My confusion is with the sentence I linked here (I think they meant 256TiB, 48 bits of phys. Just so happens that 256GiB is where the 1:1 split breaks down.): https://mastodon.social/@cr1901/115488316628194668

@cr1901 @brouhaha I think they do mean 256GiB, but the phrasing is just a bit awkward.

the sentence fragment "the kernel places the linear map at the lowest possible virtual address so it can theoretically be prepared to handle exorbitant (up to 256GB) quantities of hypothetical future hot-plugged physical memory" is, on its own, exactly correct. it organises the VA space so you get 256GiB VA for user- and kernelspace each.

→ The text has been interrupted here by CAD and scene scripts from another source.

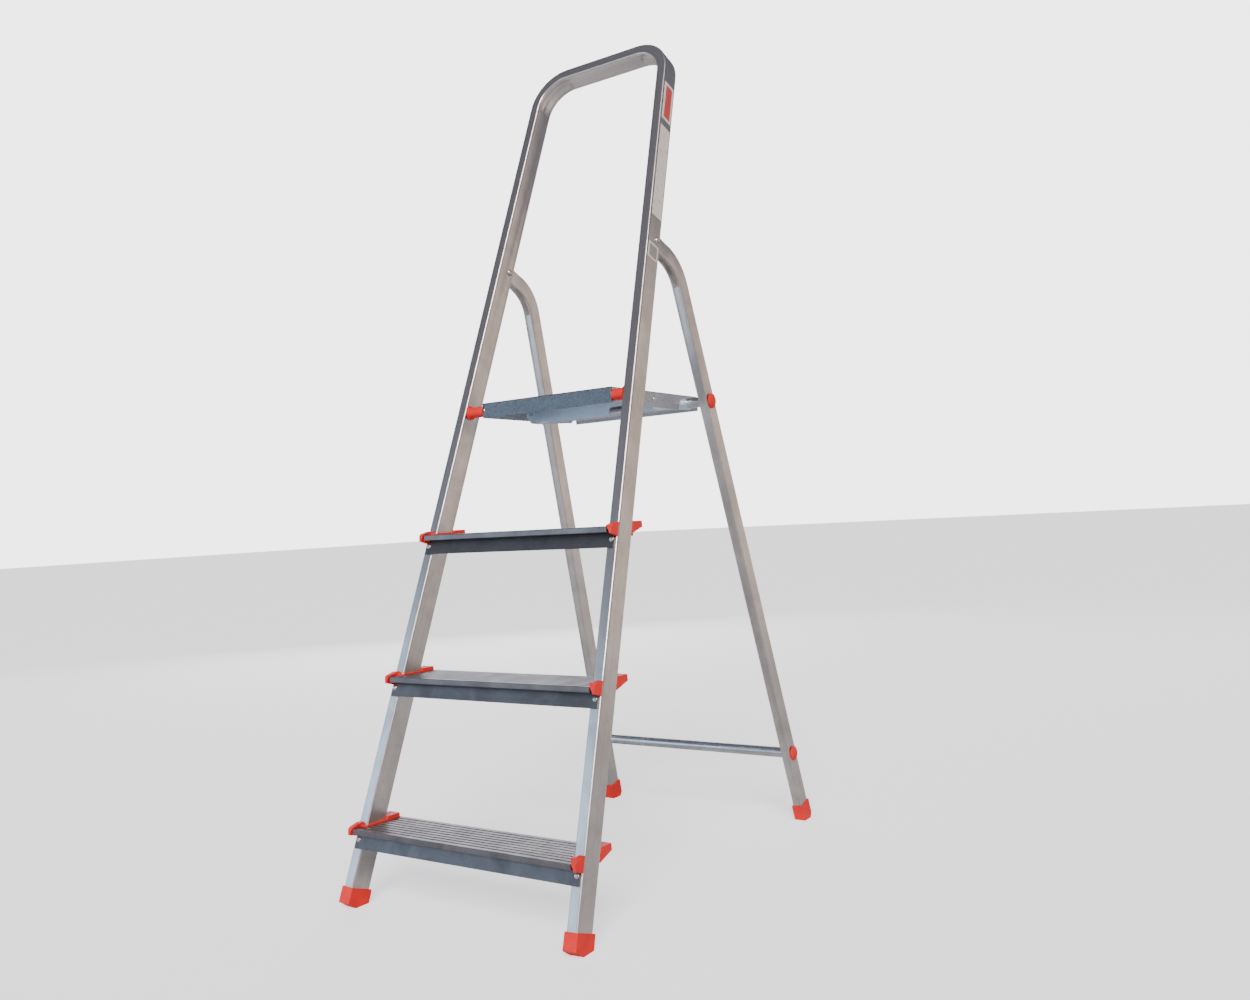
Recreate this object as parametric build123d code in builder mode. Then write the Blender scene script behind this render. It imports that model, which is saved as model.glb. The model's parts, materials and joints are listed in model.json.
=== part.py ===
from build123d import *
import os
from math import acos, atan, cos, hypot, pi, radians, sin, sqrt, tan

# Platform step ladder, standing open. Millimetres, +Z up, floor at Z 0. X runs across the ladder
# (+X is the climber's right) and -Y is the side the climber comes from. The pieces are drawn with
# Y 0 where the front faces of the stiles meet the floor, and all are moved along Y at the end so
# that the origin lies under the middle of the ladder.

# ---------------------------------------------------------------- driving dimensions: front frame
front_height = 1525.0  # floor to the top of the hoop
front_width = 484.0  # outer width of the front frame at the floor
front_lean = 19.84  # degrees from upright, top to the rear
front_taper = 0.0527  # how far each stile runs inward per mm of its length
stile_depth = 40.0
stile_width = 20.0
stile_wall = 1.2
stile_corner = 3.2
hoop_bend = 66.0  # centreline radius of the two bends at the top
tube_end = 24.0  # end of the tubes above the floor, measured along them

# ---------------------------------------------------------------- driving dimensions: steps
first_step = 128.0  # floor to the top of the lowest step
step_spacing = 240.0
step_count = 3
tread_front = 21.5  # the nosing stands this far in front of the stiles
tread_rear = 29.0  # the tread ends this far behind the stiles
tread_plate = 2.8
groove_depth = 0.9
groove_width = 3.6
groove_pitch = 10.3
groove_margin = 5.0  # least plain strip along the front and rear edges
nosing_height = 9.5
nosing_wall = 2.4
nosing_round = 1.1
flange_height = 34.0
flange_wall = 2.2
rear_lip = 18.0
lip_wall = 2.0
rib_height = 12.0
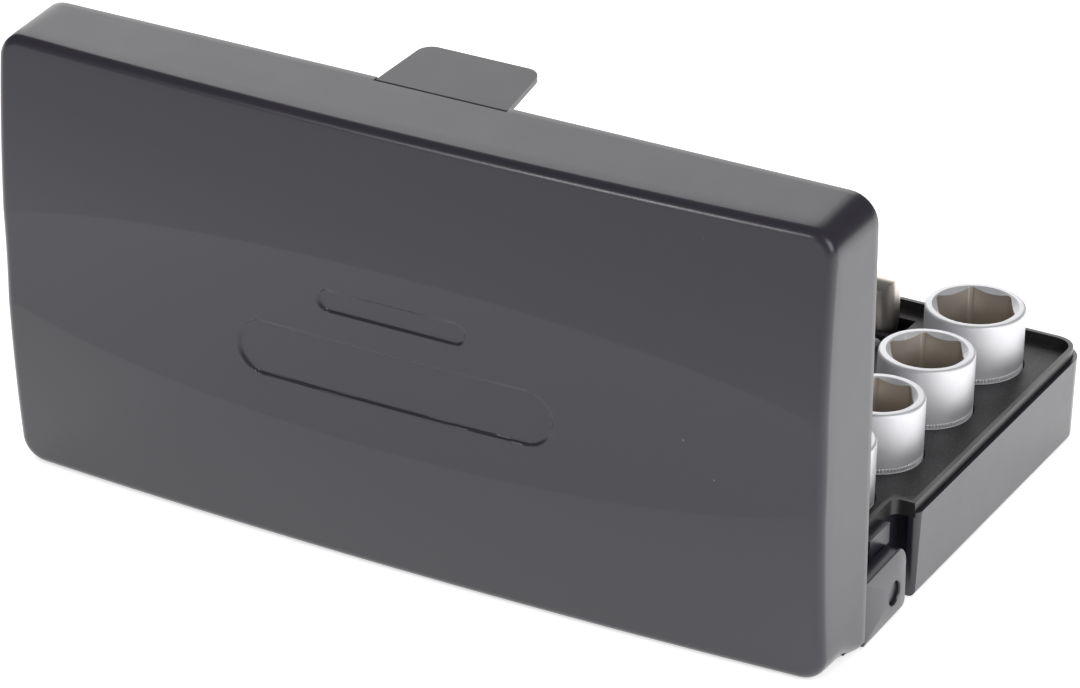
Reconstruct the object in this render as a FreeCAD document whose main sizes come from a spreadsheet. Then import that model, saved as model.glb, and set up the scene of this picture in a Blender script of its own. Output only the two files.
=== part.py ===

@cr1901 @brouhaha the first part of the sentence - i.e. "given that the maximum amount of theoretical physical memory is far larger than the entire possible linear map region range" - is the somewhat confusing part. my guess is it was either intended to be talking about 512GiB from the full 39-bit space, or limitations on the size of the linear region with VM memory sharing, or just an awkwardly put point about the delta between reality (phone has <<256GiB RAM) vs. the theoretical (256GiB RAM).

@cr1901 @gsuberland
Quicker access? Per access, or just on a page fault needing a page table walk?

@brouhaha @cr1901 yeah, you don't have to walk as far down PTEs with 3-level as you do with 4-level, and 4-level would be overkill for phones anyway given that 3-level gets you 512GiB of VA space anyway.